No doubt there be some problems in implementing the 15-day even/odd policy. But given the public health emergency on our hands, this option simply has to be tried. It has worked as an emergency measure against air pollution in many world cities. Even scientists do not agree on vehicular traffic’s contribution to total pollution but on a recent car free day in Delhi, pollution dropped considerably. More importantly, 55% of Delhi’s population lives within 500m of major roads, so their wintertime exposure to vehicular pollution is especially high. About 25% of all rides in Delhi happen on private cars and two-wheelers. Yet these private vehicles monopolize our shared spaces and cause disproportionately higher pollution. If private vehicles aren’t allowed on alternate days for a fortnight, at most 13% more riders will have to get around like how the other 75% do today—via 4 million rides on buses, 2.5 million on the metro, taxis, auto-rickshaws, bicycles, on foot, etc. Why not see these 15 days as an opportunity to find out how our public transportation needs to scale up and where, and how/if that could be combined with some form of road space rationing? Besides, even if we see only 30% fewer cars on these even/odd days, it’ll reduce traffic congestion in Delhi. Traffic will flow more easily, reducing emissions due to idling in traffic jams, allowing buses to move faster, and kicking up less dust. Hey, people may even discover carpooling! Let’s measure what it does to our city. Let’s experiment!

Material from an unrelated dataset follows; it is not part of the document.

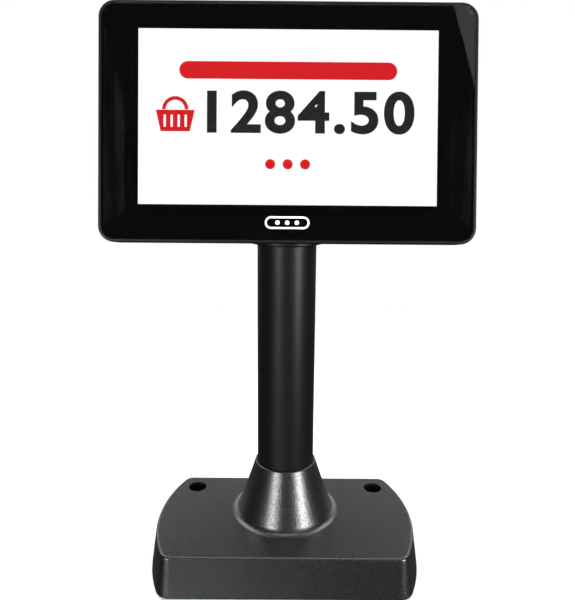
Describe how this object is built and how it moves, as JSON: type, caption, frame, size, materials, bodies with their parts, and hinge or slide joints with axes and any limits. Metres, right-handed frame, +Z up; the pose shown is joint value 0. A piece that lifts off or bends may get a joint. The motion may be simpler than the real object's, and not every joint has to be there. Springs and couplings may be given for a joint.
{
  "type": "pos touchscreen terminal",
  "caption": "Small touchscreen display on a round pole with a weighted base, tilting and swivelling head, and screw-down wells.",
  "frame": {"origin": "on the counter, under the middle of the base", "axes": "+Z up, -Y towards the customer who faces the screen, +X to that customer's right"},
  "size_m": [0.195, 0.095, 0.3277],
  "materials": {
    "moulded_black": "fine spark-eroded moulding texture",
    "case_black": "fine satin moulding",
    "floor_black": "moulded",
    "powder_black": "fine powder coat",
    "black_screw": "black oxide",
    "zinc_steel": "zinc plated",
    "sheet_steel": "pressed sheet",
    "bearing_white": "acetal",
    "brass": "turned",
    "gold_contact": "gold plated",
    "foot_rubber": "matt",
    "grommet_rubber": "matt",
    "lead_jacket": "smooth jacket",
    "plug_white": "nylon",
    "jack_black": "moulded",
    "touch_glass": "polished",
    "border_black": "printed film",
    "tape_grey": "foam tape",
    "panel_glass": "polarised",
    "panel_tray": "pressed tray",
    "board_green": "solder mask",
    "chip_black": "epoxy",
    "sink_black": "black anodised",
    "ribbon_amber": "polyimide",
    "ribbon_white": "flat cable",
    "friction_bronze": "spring bronze"
  },
  "bodies": {
    "stand": {"base_cover": "moulded_black", "bottom_plate": "floor_black", "ballast_plate": "sheet_steel", "base_screws": "zinc_steel", "pole_socket": "sheet_steel", "socket_screws": "zinc_steel", "pole_tube": "powder_black", "pole_lock_screw": "black_screw", "inlet_board": "board_green", "inlet_jack": "jack_black", "inlet_contacts": "gold_contact", "pole_harness": "lead_jacket", "harness_plugs": "plug_white", "swivel_bush": "bearing_white", "foot_front_left": "foot_rubber", "foot_front_right": "foot_rubber", "foot_back_left": "foot_rubber", "foot_back_right": "foot_rubber"},
    "neck": {"swivel_disc": "powder_black", "swivel_stop_pin": "zinc_steel", "swivel_bolt": "zinc_steel", "swivel_nut": "zinc_steel", "swivel_spring_washer": "sheet_steel", "tilt_yoke": "powder_black", "yoke_screws": "black_screw", "tilt_shaft": "zinc_steel", "tilt_friction_washers": "friction_bronze", "tilt_nut": "zinc_steel", "hinge_cap_left": "case_black", "hinge_cap_right": "case_black"},
    "head": {"cover_glass": "touch_glass", "border_print": "border_black", "glass_tape": "tape_grey", "front_bezel": "case_black", "lcd_cell": "panel_glass", "lcd_backlight": "panel_tray", "chassis_plate": "sheet_steel", "chassis_screws": "zinc_steel", "board_standoffs": "brass", "main_board": "board_green", "board_screws": "zinc_steel", "processor": "chip_black", "heat_sink": "sink_black", "board_components": "chip_black", "lcd_ribbon": "ribbon_amber", "touch_ribbon": "ribbon_white", "rear_housing": "case_black", "rear_screws": "black_screw", "cable_grommet": "grommet_rubber", "power_switch": "zinc_steel", "hinge_bracket": "powder_black", "bracket_screws": "black_screw"},
    "power_key": {"power_button": "jack_black"}
  },
  "joints": [
    {"name": "neck_swivel", "type": "hinge", "parent": "stand", "child": "neck", "pos_m": [0, 0.00725, 0.1993], "axis": [0, 0, 1], "range_deg": [-165, 165]},
    {"name": "head_tilt", "type": "hinge", "parent": "neck", "child": "head", "pos_m": [0, 0.00725, 0.232], "axis": [-1, 0, 0], "range_deg": [-10, 50]},
    {"name": "power_press", "type": "slide", "parent": "head", "child": "power_key", "axis": [0, -0.9848, 0.1736], "range_m": [0, 0.0008], "stiffness_N_per_m": 1200, "springref_m": -0.0005}
  ]
}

Again: Driving is not a right, it’s a privilege. It has a social cost. We need to quit empathizing with those inconvenienced by this emergency measure. Because you know what? — their daily driving causes a lot worse than inconvenience to our lungs. When 40% of our kids are failing lung capacity tests (with irreversible lung damage), it’s time to try various measures and see what works—and adapt! Of course, I wish the Delhi government had acted sooner and done even more. For instance, it decided not to issue health advisories, nor help vulnerable groups with free or low-cost pollution masks (e.g., traffic cops, auto-drivers, street vendors), nor make LPG cylinders easily available to the migrant poor who end up burning firewood, kerosene, and dung. This is a shame. But politics is the art of the possible, as I realized afresh watching the politicians and the bureaucrats at the Delhi secretariat leading up to this announcement. I think these measures will go a long way in raising public awareness of air pollution, reducing it in the short-term, and opening the door for the next round of difficult, unpopular, yet necessary initiatives.
NB: A lightly edited version of this piece appeared on Scroll.in.